Quello che passa è quello che accade?

    Si è chiusa sabato scorso la XIV edizione del Premio Ilaria Alpi. Il premio giornalistico televisivo dedicato alla giornalista Rai, uccisa con il suo operatore Miran Hrovatin, a Mogadiscio. Da Riccione, come ogni anno si sono aperte varie finestre sul mondo dell’informazione seria e impegnata; sul giornalismo d’inchiesta e sulle tematiche che infiammano l’attualità dei media nazionali e internazionali. Ricco il programma che ha spaziato dai seminari ai dibattiti, alle mostre alle presentazioni dei libri. Uno tra tutti “Giornalismi & mafie”, il terzo taccuino della collana curata dal Premio e che quest’anno ha sviluppato un tema tanto delicato quanto attuale. Qual’è il ruolo dell’informazione nel raccontare quanto commesso dalla criminalità organizzata? All’appello hanno risposto personaggi di spicco come Giancarlo Caselli, Procuratore Capo di Torino che con un balzo non tanto ampio ha parlato del modo in cui i media nazionali si sono occupati della questione “sicurezza” negli ultimi mesi, compresi quelli di campagna elettorale. Secondo il procuratore la questione è molto semplice: “É vero i problemi ci sono, ma è altrettanto vero che molto è stato indotto. Si è creato un allarmismo che ha generato panico e senso di incapacità. Pericoloso”. In tema di mafie, invece la cosa pare essere ancora più difficile. A parlarne, tra gli altri, è Lirio Abbate, giornalista Ansa di Palermo che vive sotto scorta per aver pubblicato il libro “I complici”, in cui faceva i nomi e i cognomi con i collusi. “Noi non siamo la magistratura, non scriviamo sentenze, ma notizie. Io sono sotto scorta, perchè ho fatto nomi e cognomi e perchè sono andato a toccare, scoperchiandolo, il loro business”.

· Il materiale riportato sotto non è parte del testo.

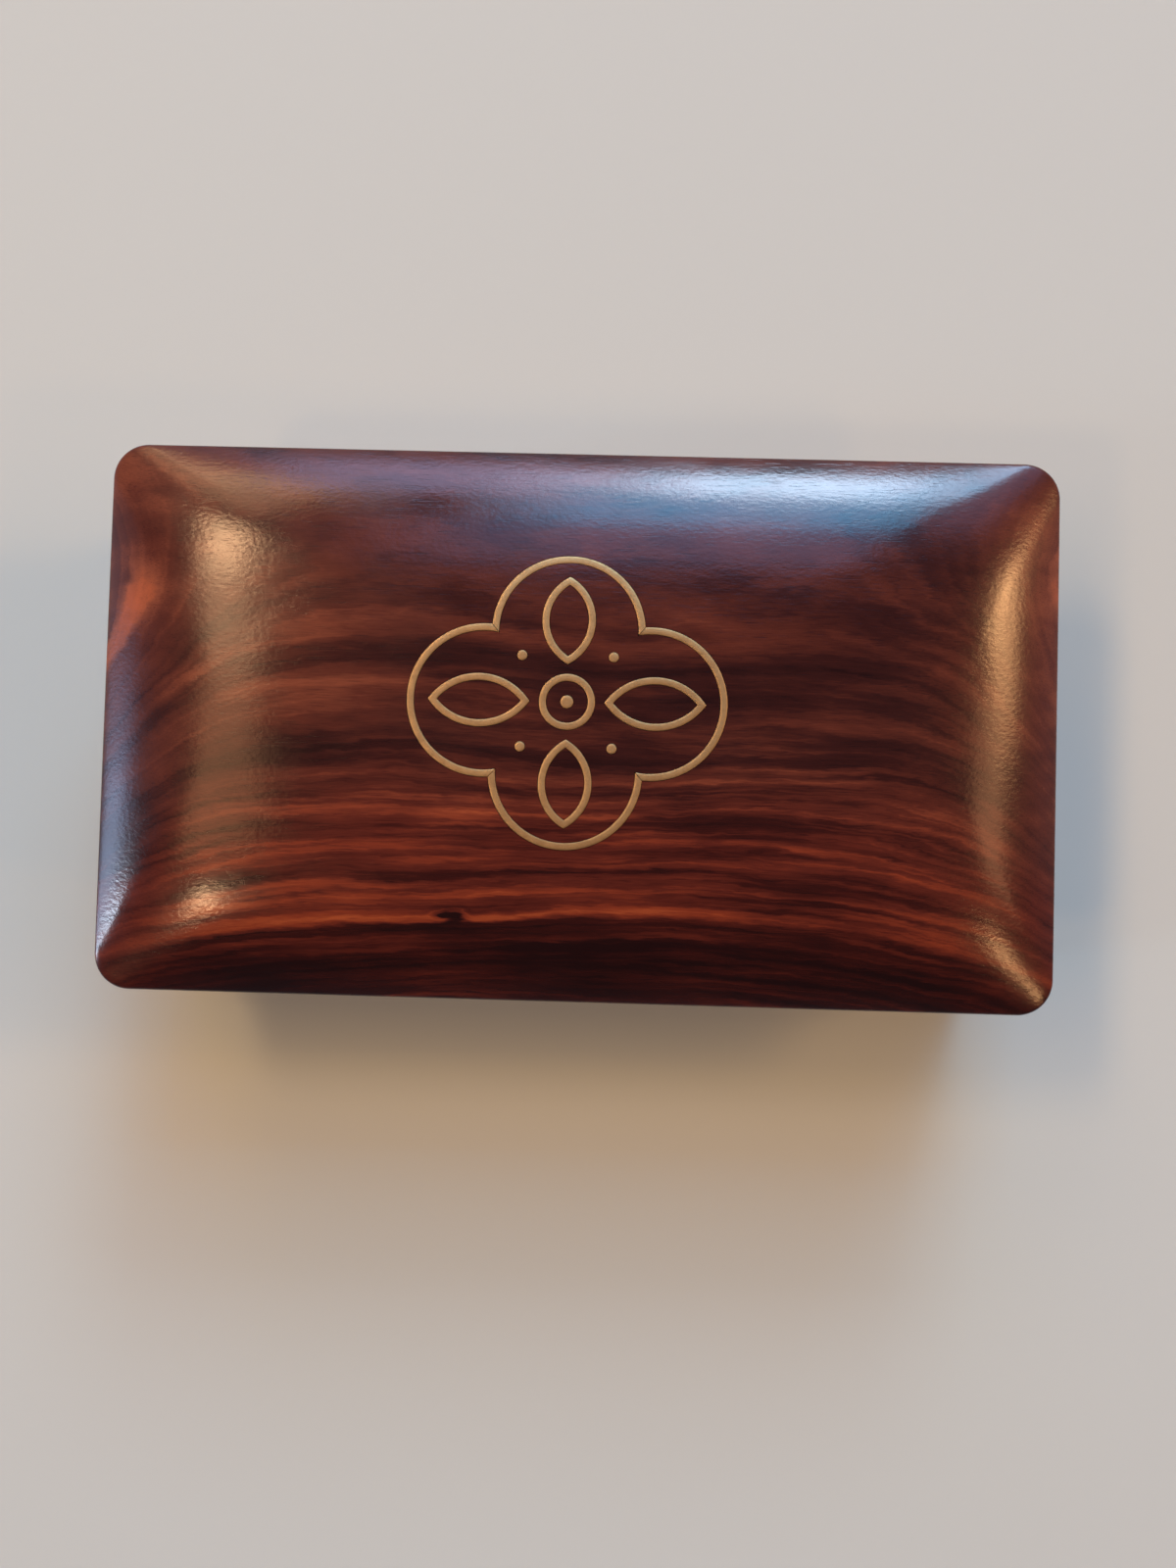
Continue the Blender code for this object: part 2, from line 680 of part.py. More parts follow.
def make_wire(name, lines, closed, material, lid_axis):
    mesh = bmesh.new()
    add_inlay_band(mesh, lines, closed, 0)
    hang_on_lid(solid_object(name, mesh, material), lid_axis)


def make_inlay(material, lid_axis):
    half_width = WIRE_WIDTH / 2
    for index, side in enumerate(("right", "back", "left", "front")):
        lobe = lobe_lines(half_width, index, INLAY_CLEARANCE)
        make_wire(f"inlay_lobe_{side}", lobe, False, material, lid_axis)
        petal = petal_lines(half_width, index)
        make_wire(f"inlay_petal_{side}", petal, True, material, lid_axis)
    make_wire("inlay_ring", ring_lines(half_width), True, material, lid_axis)
    for name, radius, place in inlay_pin_places():
        mesh = bmesh.new()
        add_inlay_pin(mesh, radius, place, 0)
        hang_on_lid(solid_object(f"inlay_pin_{name}", mesh, material), lid_axis)


def hang_on_lid(thing, lid_axis):
    """Turns the piece with the lid. Its mesh stays in the box's own frame."""
    thing.parent = lid_axis
    thing.location = -lid_axis.location


def make_lid_axis():
    axis = bpy.data.objects.new("lid_axis", None)
    axis.location = (0, AXIS_Y, AXIS_Z)
    bpy.context.scene.collection.objects.link(axis)
    return axis


def build():
    clear_scene()
    rosewood = make_material("rosewood", (0.085, 0.022, 0.014), 0.3, 0)
    panel_wood = make_material("panel_wood", (0.16, 0.055, 0.03), 0.5, 0)
    spline_wood = make_material("spline_wood", (0.3, 0.12, 0.05), 0.5, 0)
    inlay_brass = make_material("inlay_brass", (0.45, 0.26, 0.11), 0.4, 1)
    hinge_brass = make_material("hinge_brass", (0.58, 0.4, 0.17), 0.35, 1)
    pin_brass = make_material("pin_brass", (0.5, 0.33, 0.14), 0.3, 1)
    screw_brass = make_material("screw_brass", (0.62, 0.45, 0.2), 0.3, 1)
    lid_axis = make_lid_axis()

    groove = make_bottom_groove()
    slots = make_spline_slots()
    wall_cuts = (groove, slots)
    body_mortises = make_mortises("cut_body_mortises", -1)
    lid_mortises = make_mortises("cut_lid_mortises", 1)
    body_holes = make_screw_holes("cut_body_screw_holes", -1)
    lid_holes = make_screw_holes("cut_lid_screw_holes", 1)
    bores = make_bores()

    long_wall = (BODY_HALF_LENGTH, BODY_HALF_WIDTH)
    short_wall = (BODY_HALF_WIDTH, BODY_HALF_LENGTH)
    back_cuts = (*wall_cuts, body_mortises, body_holes)
    make_wall("front_wall", *long_wall, 0, rosewood, wall_cuts)
    make_wall("right_wall", *short_wall, math.pi / 2, rosewood, wall_cuts)
    make_wall("back_wall", *long_wall, math.pi, rosewood, back_cuts)
    make_wall("left_wall", *short_wall, -math.pi / 2, rosewood, wall_cuts)
    make_bottom_panel(panel_wood)
    make_splines(spline_wood)

    for hinge, x in HINGE_PLACES.items():
        make_leaf("body", hinge, x, -1, hinge_brass, body_holes, bores)
        lid_leaf = make_leaf("lid", hinge, x, 1, hinge_brass, lid_holes, bores)
        hang_on_lid(lid_leaf, lid_axis)
    make_pins(pin_brass)
    make_screws("body", -1, screw_brass, lid_axis)
    make_screws("lid", 1, screw_brass, lid_axis)

    lid = make_lid(rosewood, (lid_mortises, lid_holes, make_inlay_grooves()))
    hang_on_lid(lid, lid_axis)
    make_inlay(inlay_brass, lid_axis)


build()
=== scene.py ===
"""Looks of the rosewood box: fine surfaces, wood and brass materials, floor, light and camera."""

import math

import bmesh
import bpy
from mathutils import Matrix, Vector
from mathutils.bvhtree import BVHTree


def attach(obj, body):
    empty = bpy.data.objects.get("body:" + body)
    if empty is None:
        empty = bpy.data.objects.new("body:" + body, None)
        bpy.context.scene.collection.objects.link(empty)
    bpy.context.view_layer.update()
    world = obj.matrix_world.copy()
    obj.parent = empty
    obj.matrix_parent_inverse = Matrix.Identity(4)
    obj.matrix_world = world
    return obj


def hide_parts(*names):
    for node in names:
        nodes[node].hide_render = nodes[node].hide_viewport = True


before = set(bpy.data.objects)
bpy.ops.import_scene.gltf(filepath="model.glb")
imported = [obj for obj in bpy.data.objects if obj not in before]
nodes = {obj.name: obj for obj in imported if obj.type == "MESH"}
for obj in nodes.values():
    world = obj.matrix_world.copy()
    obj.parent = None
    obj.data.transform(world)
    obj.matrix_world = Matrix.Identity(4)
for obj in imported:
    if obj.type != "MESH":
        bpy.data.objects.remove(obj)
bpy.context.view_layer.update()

# Sizes that the fine surfaces share with the model, in metres
LID_LENGTH = 0.203
LID_WIDTH = 0.117
LID_CORNER_RADIUS = 0.0075
LID_CROWN = 0.011
LID_EDGE_DEPTH = 0.004
LID_EDGE_ROUND = 0.002
LID_TOP_ROUND = 0.001
LID_OVERHANG = 0.005
LID_RECESS_DEPTH = 0.0075
LID_RECESS_MARGIN = 0.002
LID_RECESS_CORNER_RADIUS = 0.006
LID_RECESS_FILLET = 0.004
SHOULDER_POWER = 3.5
HIP_SOFTNESS = 0.7
RING_SHARE = 0.5
ROUND_END_SHARE = 0.94
PART_GAP = 0.0003
CUT_OVERRUN = 0.003

WALL_HEIGHT = 0.036
WALL_THICKNESS = 0.009
WALL_CORNER_RADIUS = 0.005
WALL_FOOT_ROUND = 0.002
WALL_RIM_ROUND = 0.0006
BOTTOM_THICKNESS = 0.005
BOTTOM_RAISE = 0.003
BOTTOM_TONGUE = 0.004
SPLINE_THICKNESS = 0.0025
SPLINE_WIDTH = 0.008
SPLINE_FLOOR_MARGIN = 0.004
GLUE_LINE = 0.00004

HINGE_END_MARGIN = 0.0218
HINGE_LENGTH = 0.0254
HINGE_AXIS_OUT = 0.0005
BARREL_RADIUS = 0.002
LEAF_THICKNESS = 0.001
LEAF_INNER_MARGIN = 0.0017
SCREW_END_MARGIN = 0.0049
SCREW_LENGTH = 0.0065
SCREW_HEAD_RADIUS = 0.0017
SCREW_SHANK_RADIUS = 0.0009
SCREW_CLEARANCE = 0.00015
SEAT_GAP = 0.00012

INLAY_X = -0.002
INLAY_Y = 0.004
WIRE_WIDTH = 0.0014
WIRE_DEPTH = 0.0018
WIRE_PROUD = 0.00008
WIRE_EDGE = 0.00012
WIRE_SIDE_SHARE = 0.1
WIRE_EDGE_SHARE = 0.7
WIRE_FLAT_SHARE = 0.35
PIN_FLAT_SHARE = 0.5
INLAY_CLEARANCE = 0.00012
LOBE_OUT_X = 0.017
LOBE_OUT_Y = 0.0145
LOBE_LAP = 0.0038
RING_RADIUS = 0.005
PETAL_WIDTH = 0.0095
PETAL_RING_MARGIN = 0.0035
PETAL_LOBE_MARGIN = 0.0045
CENTRE_PIN_RADIUS = 0.0013
SMALL_PIN_RADIUS = 0.001
SMALL_PIN_RING_MARGIN = 0.0082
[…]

    Tra le varie cose che quest’anno sono passate dal premio anche un’importante conferenza internazionale dedicata all’Africa. Un evento nell’evento quello del 2° Forum Internazionale su Conflitti, Democrazia Ed Etnie In Africa. Le Comunità Dentro Le Comunità. Obiettivo della due giorni cercare di rispondere ad alcune domande: “Chi si interessa delle guerre che ancora si combattono in Africa? Perché c’è tanta indifferenza quando a morire sono gli africani? Cosa sappiamo di quelle guerre? Sono davvero guerre etniche? Perché nessuno ce ne parla? Perché le guerre dimenticate continuano ad essere dimenticate? Cosa c’è dietro a tanto orrore e altrettanto silenzio? Complicità? Insensibilità? Razzismo?”.